When just a short 17 to 18 years later the kids left the nest for college, we believed we were no longer on the front line as parents. But, in fact we were. The question, remained, how much of an impact would we have once they were outside the nest?

Despite their new grown up playing field of college (or not), of work disappointments and challenges, and the nuances of dating and relationships- which all happen outside of our homes – some of us are not letting go of our parenting front row seats as they move through their life’s performances – even though a shift is occurring.

At what point do we shift from shapers in our kids’ lives to observers and guides and become way more hands-off?
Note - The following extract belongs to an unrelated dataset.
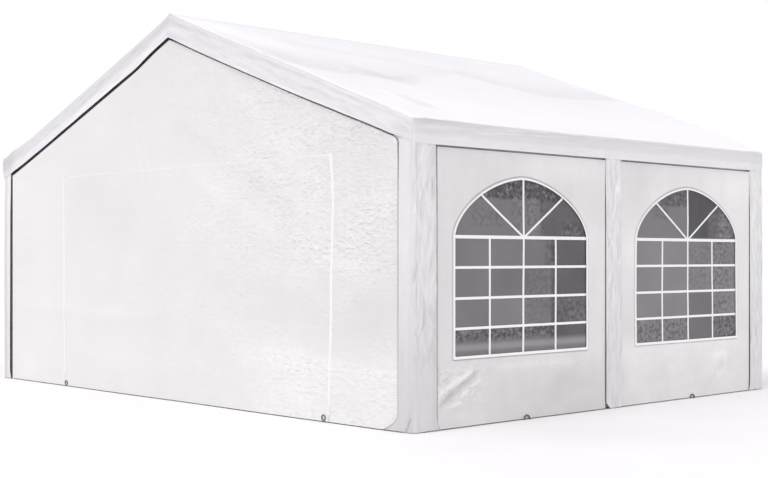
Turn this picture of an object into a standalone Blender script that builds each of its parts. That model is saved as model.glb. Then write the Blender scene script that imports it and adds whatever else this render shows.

I don’t know too many parents who can resist helping their kids as they explore their new independent lives. But, when are we supposed to stop helping them negotiate daily life, i.e., make their own dentist appointments, take them off the family cell phone plan,  stop booking their travel stuff because they don’t have time, or resist going into their apartments and tidying up ….etc.  When does this line in the sand get drawn?

When do we move off our kids’ stage, into the orchestra and ultimately the bleachers?  When is it enough to say our parenting roles are limited to watching quietly as they stumble, fall and get up again without fixing or trying to?  At what point do we zip-it and trust that they will figure it out?

As my eldest finishes up graduate school and heads to another part of the country to work and my youngest develops his music career – I know we are no longer on the front line.  The process has been evolutionary, and surprisingly quite liberating.  It does not feel like the loss I had imagined, as I am no longer “on-call” on a daily basis.

One of my most favorite parts of being post-50 is indeed this shifting role as a parent.  Despite some frustration about sitting in the bleachers of our kids lives and dealing with obstructed views — my  husband and I are loving our independence.